If you ask a witness a question that may elicit a legally impermissible answer, the opposing attorney will object and the judge will likely sustain the objection. At this point, you must make an “offer of proof” to the court.

An offer of proof, as defined in Black’s Law Dictionary, is

A presentation of evidence for the record (but outside the jury’s presence) usu. made after the judge has sustained an objection to the admissibility of that evidence, so that the evidence can be preserved on the record for an appeal of the judge’s ruling.

The typical offer of proof involves:

  1. presenting the evidence, whether physical or testimonial, to the court;
  2. explaining the relevance of the evidence; and
  3. arguing for its admissibility.

This will usually be done on the record at sidebar. However, in some cases, the judge may ask the jury to leave the courtroom while the offer of proof is being handled.

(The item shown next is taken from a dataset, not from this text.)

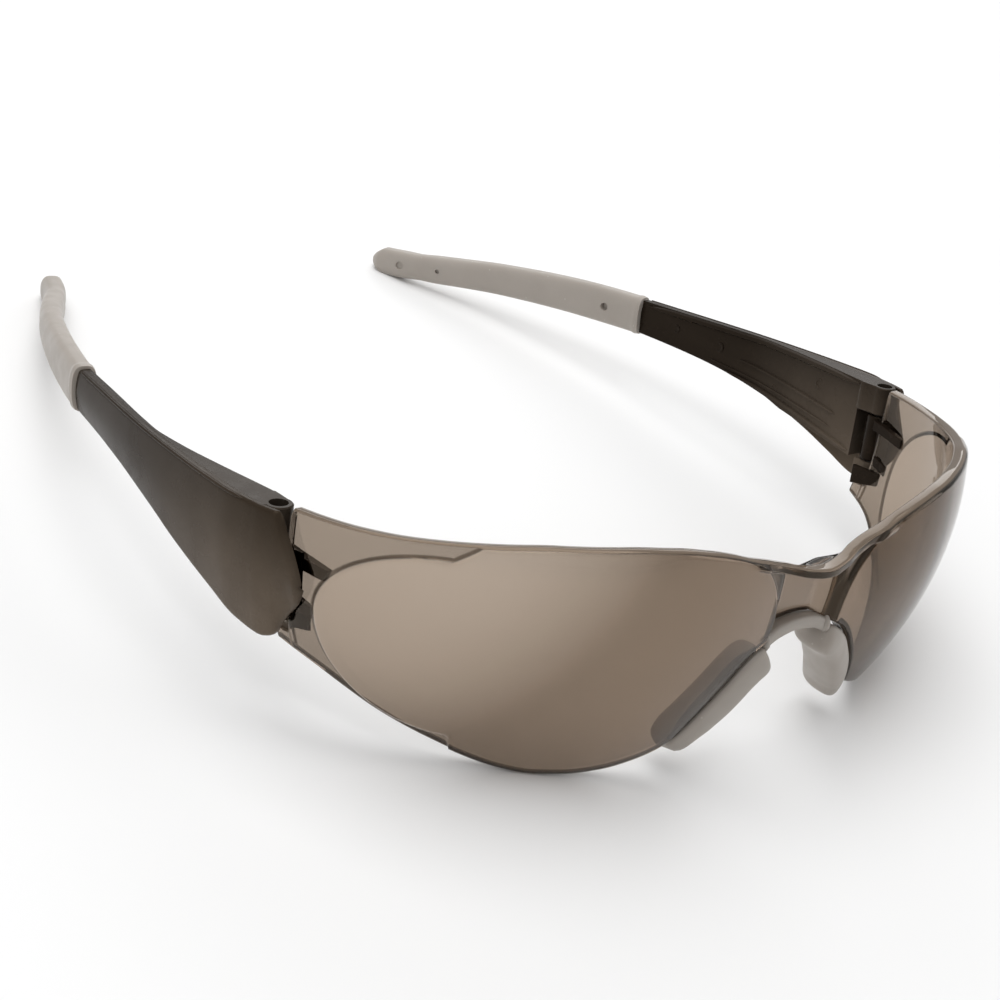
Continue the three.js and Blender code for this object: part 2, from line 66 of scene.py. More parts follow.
# an optical zone's outline: a quarter ellipse next to the bridge and two at the temple end
ZONE_RAISE = 0.6
ZONE_INSET = 0.4
INNER_CENTRE = 28
INNER_LEVEL = -14.5
INNER_REACH = 20
INNER_UP = 15.6
OUTER_CENTRE = 62
OUTER_LEVEL = -14.3
OUTER_REACH = 20.8
OUTER_UP = 13.0
OUTER_DOWN = 17.1
ZONE_SCALE = 17  # millimetres for a whole radius of an ellipse
FAR_INSIDE = 99  # stands for a place that an ellipse doesn't bound
HOOK_START = 58.3  # where the outline leaves the top edge, and drops to its level
HOOK_LENGTH = 3.7
HOOK_LEVEL = -1.3

PIN_X = 70.0
PIN_RADIUS = 1.0
BORE_RADIUS = 1.12
MOUTH_RADIUS = 1.45
TOP_LUG_RADIUS = 2.2
BOTTOM_LUG_RADIUS = 1.9
BOTTOM_LUG_END = -19.3
KNUCKLE_RADIUS = 2.2
KNUCKLE_TOP = -5.8
KNUCKLE_BOTTOM = -14.9
PIN_TOP = -1.3
PIN_BOTTOM = -18.3
PART_GAP = 0.35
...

The need to make an offer of proof usually does not apply when a criminal defendant (or his attorney) is cross-examining a witness. According to the Supreme Judicial Court:

Ordinarily a defendant is not required to make an offer of proof in order to preserve for appeal a ruling excluding a question on cross-examination…this is because an offer must point to evidence actually available…and the cross-examiner will often be unable to state what the answer would have been if the question had been allowed…But should the cross-examiner be permitted to make an offer if he wishes? Yes, “to show the pertinency, not otherwise apparent, of the question excluded”…thereby assisting the appellate court and incidentally giving the trial judge a chance to reconsider his exclusion of the question. So, unless the judge is sure of the cross-examiner’s purpose and satisfied that it is apparent from the record, he should allow the offer…Rarely will the refusal of an offer on cross-examination in itself constitute reversible error…

Commonwealth v. Barnett, 371 Mass. 87, 95 (1976).

Additionally, an offer of proof may not be needed when there is no doubt what the precluded evidence or testimony would have been. Though, it seems wise to make an offer of proof nonetheless.

It would have been better practice for the defendant to make an offer of proof, but that could be dispensed with as there was no doubt what testimony would be given.

Commonwealth v. Caldron, 383 Mass. 86, 89 n.2.